Fruit.—Berries are not abundant in Yellowstone National Park, which accounts for the scarcity of this item in the diet. Where fruit is available, it is often eaten in large quantities. Some of the droppings contained large amounts of rose seed, and a few taken close to an apple orchard near the Game Ranch consisted almost entirely of apples. In 1938, 16 of one batch of about 100 droppings collected in Pelican Meadows contained strawberries. A number of fruits, such as serviceberry, mountain ash, and sarsaparilla, are much relished by coyotes in other areas.

Mushrooms.—Remnants were found in four droppings. This item disintegrates considerably during digestion so that its presence is probably often not recognized.

Dandelion roots.—On November 18, 1938, a coyote was seen in a plowed field near the Buffalo Ranch, feeding off the ground in various places and vigorously chewing the material it was eating. I examined the spot and found that it had been feeding on the fleshy roots of six or seven dandelions turned up and exposed by the plow.

OTHER ITEMS

Forty-eight droppings, found mainly near the Buffalo Ranch in the spring of 1937, contained nearly 100 percent horse manure.
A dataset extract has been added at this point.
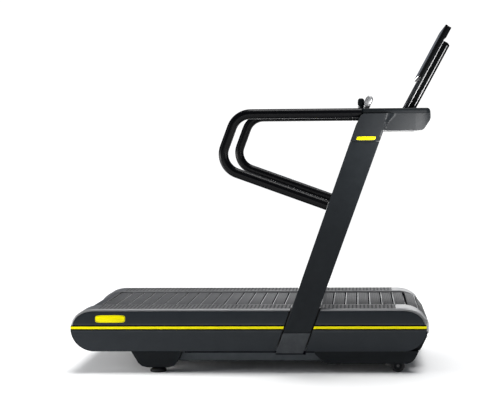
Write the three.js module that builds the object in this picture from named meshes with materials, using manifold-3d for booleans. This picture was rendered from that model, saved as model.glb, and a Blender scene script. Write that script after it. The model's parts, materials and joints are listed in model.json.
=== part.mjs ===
// A motor-driven slat-belt treadmill with a flat deck, a lift under its front end, two leaning
// uprights with looped handrails, a console with two control levers, and a tall leaning display.
// Millimetres. X runs forward, Y to the user's left, Z up. The origin is on the floor, in the
// middle of the machine.
import * as THREE from 'three';
import { mergeVertices } from 'three/addons/utils/BufferGeometryUtils.js';
import Module from 'manifold-3d';

const wasm = await Module();
wasm.setup();

// ---- driving dimensions -------------------------------------------------------------------

const GAP = 0.4; // left between pieces that touch
const HALF_WIDTH = 469; // outer face of the side panels and uprights

const PANEL = { rear: -991, front: 847, bottom: 111, top: 320, inner: 400, skin: 7 };
const END = { length: 120, lowerLength: 118, trim: 12, split: 243 }; // rounded ends of the sides
const STRIPE = { z: 236, height: 14, thick: 3.2 };
const RAIL = { top: 332, thick: 11.5, inner: 290, outer: 457 };

const PITCH = 64.7; // slat spacing along the belt
const TOP_SLATS = 25;
const WRAP_SLATS = 5; // slats round half of each drum
const SLAT = { halfWidth: 285, length: 59, inner: 104.1, outer: 117 };
const CARRIER = { inner: 100, outer: 106, near: 200, far: 250 };
const DRUM_Z = 206.5;
const FRONT_X = 749.8;
const REAR_X = FRONT_X - TOP_SLATS * PITCH;
const DRUM = { radius: 99.2, halfWidth: 270, shaft: 15, shaftEnd: 342 };
const REAR_COVER = { radius: 123.2, thick: 1.8, from: 89, to: 196 };
const PULLEY = { near: 292, far: 312, driven: 50, motor: 28, belt: 4 };
const MOTOR_X = 560;
const IDLER = { xs: [-320, 340], radius: 22, axle: 8, end: 352 };

const BEAM = { inner: 344, outer: 374, bottom: 130, rear: -905, front: 787 };
const CROSS_XS = [-620, 180];
const PAN = { rear: -460, front: 321, bottom: 47, endTop: 84, halfWidth: 359, wall: 3 };

const FOOT = { x: -544, y: 410, padRadius: 42, padHeight: 22, studRadius: 9, studTop: 60 };
const HOUSING = { top: 110.5, bottom: 26, near: 360, far: 445, wall: 6, pocketTop: 78 };

const LIFT = { pivotX: 390, axleZ: 35, axle: 8, wheelX: 700, wheelRadius: 34, wheelNear: 408, wheelFar: 437 };
const ARM = { bottom: 30, top: 43, halfWidth: 322, crossRear: 640, crossFront: 659, near: 386, far: 404 };
const HANGER = { near: 332, far: 344, bottom: 25, top: 45.5, halfLength: 16 };
const SCREW = { z: 66, radius: 8, tubeRadius: 15, tubeRear: 480, tubeFront: 640, end: 590 };
const BELLY = { halfWidth: 445, top: 110.5, bottom: 46, wall: 4, openTop: 80 };
const CHEEK = { near: 385, far: 399 };
const NOSE = { x: 770, z: 55, slope: 0.88 };
const INLET = { y: 210, halfWidth: 24, low: 52, high: 77, depth: 16, rim: 4 };

const LEAN = 0.357; // how far an upright moves forward for each unit of height
const UPRIGHT = { rearX: 74, frontX: 213, baseZ: 103, seamLow: 209, seamHigh: 1186, near: 407 };
const CONSOLE = { rear: 508, front: 871, top: 1327.5, bottom: 1241, near: 385, far: 430 };
const TRAY = {
  halfWidth: 436,
  bottom: 1328,
  top: 1355,
  nose: 16,
  wellX: 700,
  wellY: 300,
  wellRadius: 43,
  wellFloor: 1256,
};
const HANDRAIL = {
  y: 423,
  z: 1330.5,
  radius: 25.5,
  bend: 103,
  foot: [343.3, 859.6],
  lowCorner: [-219.6, 1064.8],
  highCornerX: -118.6,
};
const BAR = { x: 518, z: 1389.5, length: 35, height: 43, corner: 14, halfWidth: 285, postY: 240 };
const LEVER = { near: 292, far: 330, pivotX: 545, pivotZ: 1368, top: 1426 };
const STOP = { x: 600, radius: 26, bottom: 1318, top: 1354 };
const SCREEN = { halfWidth: 252, thick: 26, hump: 34, humpUp: 236, glass: 3 };
const FASCIA = { front: 16.5, halfWidth: 240 };
const MAST = { back: 71, top: 230, halfWidth: 200 };
const DISPLAY = { x: 816, z: 1523.6, lean: THREE.MathUtils.degToRad(28.5), height: 304.7 };

// ---- geometry helpers ---------------------------------------------------------------------

// A closed three.js geometry as a solid that can be joined and cut.
function solid(geometry) {
  const bare = geometry.clone();
  bare.deleteAttribute('normal');
  bare.deleteAttribute('uv');
  const merged = mergeVertices(bare, 1e-4);
  return new wasm.Manifold(new wasm.Mesh({
    numProp: 3,
    vertProperties: new Float32Array(merged.attributes.position.array),
    triVerts: new Uint32Array(merged.index.array),
  }));
}

// A solid as a three.js geometry again.
function geometryOf(body) {
  const mesh = body.getMesh();
  const geometry = new THREE.BufferGeometry();
  geometry.setAttribute('position', new THREE.BufferAttribute(new Float32Array(mesh.vertProperties), 3));
  geometry.setIndex(new THREE.BufferAttribute(new Uint32Array(mesh.triVerts), 1));
  geometry.computeVertexNormals();
  return geometry;
}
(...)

I believe most of it had been eaten during the winter. Food was scarce so that the coyotes in this region probably ate more of this material than ordinarily. O. J. Murie kept a tame coyote in Jackson, which, even when well fed, would often consume horse manure, so that apparently this material may be eaten by choice even when other foods are available.

Many analyses showed that coyotes had frequented garbage piles and camp grounds to feed on refuse. Even in midsummer when food is plentiful I have noted that the animals had eaten large rags and canvas gloves and, at a time when carrion was plentiful, part of the leather of a cast-off boot. This indicates that the presence of items of little or no food value do not necessarily indicate that the animal is starving. The botfly larvae found in seven droppings were probably attached to ingested mice or gophers.